L’intervention de Charlemagne dans une Espagne musulmane marque l’évènement fondateur de la Catalogne. Celle-ci s’achève en 801 par la prise de Barcelone. L’espace conquis entre les Pyrénées et Barcelone est intégré à l’empire franc, puis en 814, au royaume de Francie occidentale. L’éloignement du pouvoir royal et la situation frontalière encouragent les volontés d’émancipation. Ainsi à la fin du IXe siècle, des dynasties comtales se mettent en place. Ils affirment leur pouvoir, en se nommant marquis ou prince, mais continuent d’affirmer leur fidélité à la royauté. L’avènement d’Hugues Capet marque une rupture dans les relations entre la royauté et le comté. Désormais la Catalogne est indépendante.
En 1137, Béranger IV, comte de Barcelone, épouse Pétronille d’Aragon. Les deux royaumes se mélangent. Pour distinguer le territoire comtal juxtaposé au royaume d’Aragon le nom de Catalogne apparait. Il est dérivé du latin castlanus, signifiant « le pays des châteaux ». A Barcelone, il existe une assemblée élue, les Corts, avec une représentation du clergé, des nobles et des villes. La Généralité contrôle le gouvernement du roi et les finances publiques. Le catalan s’impose comme langue écrite au XIIe siècle et se distingue de l’occitan.
A partir du XIIIe siècle, l’expansion catalane sur terre s’estompe. La Castille s’étend en Espagne et la France renforce son emprise sur le Languedoc. Soutenu par sa noblesse, le roi Jaume 1er conquiert l’île de Majorque, puis suivent Ibiza, Murcie, Minorque. Ces conquêtes maritimes boostent le commerce catalan. Epices, miel, peaux, plantes, vins, métaux, sucre transitent par les ports catalans, qui s’imbriquent dans le réseau européen des foires de champagne. La Catalogne devient réputée pour son verre, ses draps et son fer de la vallée de Vallespir. Le conflit avec Pise et Gênes, les deux cités commerçantes de Méditerranée, devient inévitable.

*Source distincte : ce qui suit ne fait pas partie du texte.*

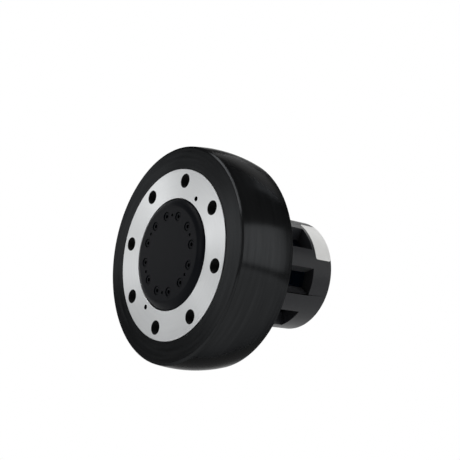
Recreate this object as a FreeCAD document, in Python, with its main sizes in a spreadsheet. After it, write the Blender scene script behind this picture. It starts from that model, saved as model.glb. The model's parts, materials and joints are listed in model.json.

Au XIVe siècle, les conflits dynastiques reprennent. Les comtes de Catalogne ne cessent de céder des droits au Corts pour obtenir des revenus, ce qui finit par créer un dualisme politique. D’autant plus que les Corts se présentent comme des représentants de la terre ou de la nation catalane. La situation se complique sur la scène européenne. Le roi de France veut rattacher Montpellier au Languedoc. Le roi d’Aragon entend réunir les terres catalanes. Le roi de Majorque cherche l’appui de l’Angleterre pour se prémunir des projets d’expansion catalane. Fin XVe siècle, la crise que traverse le pays, le mariage de Ferdinand d’Aragon et d’Isabelle de Castille, l’annexion du Roussillon par la France, la prise de Grenade et la découverte des Amériques consacrent l’hégémonie castillane sur la Catalogne.

En 1635, la guerre entre la France et l’Espagne fait venir des milliers de soldats en Catalogne. Leur hébergement devient insupportable aux habitants déjà appauvris par une crise économique et agricole. En 1640, les propriétaires prennent les armes et attaquent les mercenaires espagnols. Les institutions gouvernent et ont même récupéré la légitimité du prince, puisqu’elles s’arrogent le droit de confisquer les biens des traitres à la patrie. La France les soutient en militant pour la formation d’une république placée sous sa protection. Cette période, appelée guerre des Segadors, s’achève avec la chute de Barcelone en 1652.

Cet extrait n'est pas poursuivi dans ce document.